Maybe some of the good things will start to make themselves noticed soon but other than the Expose F9 command and xScope I’m not feeling a lot of love at the moment.


6 responses to “Things that suck about Mac OS X”

  1. Try out QuickSilver ( ). It’s one of those apps that will make you stick using Mac OS X :).

  2. I just read the 10 minute intro and it looks very interesting. I had missed off the “Too much reliance on the mouse” entry in my list and if it’s as good as it sounds then this’ll answer that.


  3. Munan Avatar

    Loyal Mac user of 24 years reporting in.
    I agree with you completely. You’ve managed to do something that very few people can accomplish. You’ve highlighted shortcomings in the OS without going all “Windows Zealot” on us. I appreciate that.
    And as stated, I totally agree with your take…

  4. Auto mount an network volume by dragging the share to your startup pane under System Preferences > Accounts > Login Items.

    Concerning the "soft-click" to gain application focus, what you’re reporting is not the case for all applications. I have 6 applications open, none of which exhibit the issue that you are conveying.

  5. Hey, great post. I agree with a lot of things here. but here’s my two cents anyway:

    1) I prefer this behaviour, simply because in windows when I wanted to move focus to another window, I’d accidently click an OK button somewhere. This is personal preference so not a valid point

    2) I hate that also. and yes it is just the mighty mouse. get a real mouse and it is MUCH MUCH faster. (but who keeps the original mouse even with a dell or HP computer)

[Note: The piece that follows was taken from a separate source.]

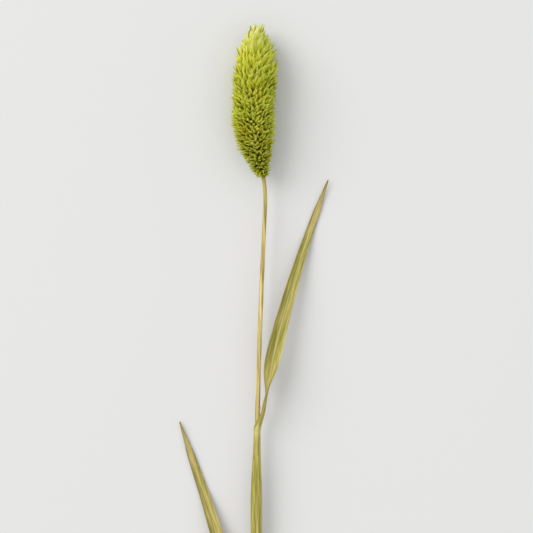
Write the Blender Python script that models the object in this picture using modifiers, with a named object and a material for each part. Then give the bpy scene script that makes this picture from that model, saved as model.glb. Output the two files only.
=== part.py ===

    3) This bothered me at first, but i got used to using Cmd+right-arrow/left-arrow. (in os x EVERYTHING is Cmd+something)

    4) agreed. enough said. so much for human-computer interaction studies. this behaviour SUCKS

    5) there is a way to add network volumes to your startup items (i think through a symlink). but this should be more obvious

    6) Once i figured this out i preferred it. Simply because Enter to open items makes no sense. Cmd+down to open an item and Cmd+up to go up a level in a directory makes sense. Cmd+down works on both folders and files so it gives a nice consistency. But it should also be in context menu. a slow double-click also gives you easy renaming, like in windows

    7) Yup. Just yes.

    Blabbered on a bit there — my bad. good post

  6. aztec_god Avatar

    You are all like so narrowed minds. MacosX uses a lot of keyboard shortcuts. At first to me it seemed harsh to work 30 hour straight with my mac without going beserk about fast interaction. I learned about using shortcuts….which is the main difference between windows: Mac loves shortcuts. The key idea is mouse on one hand, the other hand on keyboard. You will work a lot faster than on a windows pc.
    The same happens with all apple exclusive professional software like apperture: once again shortcuts rule.

    The only point you are right about is number 6—about might mouse…

    go to
    and chek it out.

    Remember that requires pratice to use mac when you are a demanding workflow profissional, because we have the windows’ habbits. When you get practice, you will see what i mean.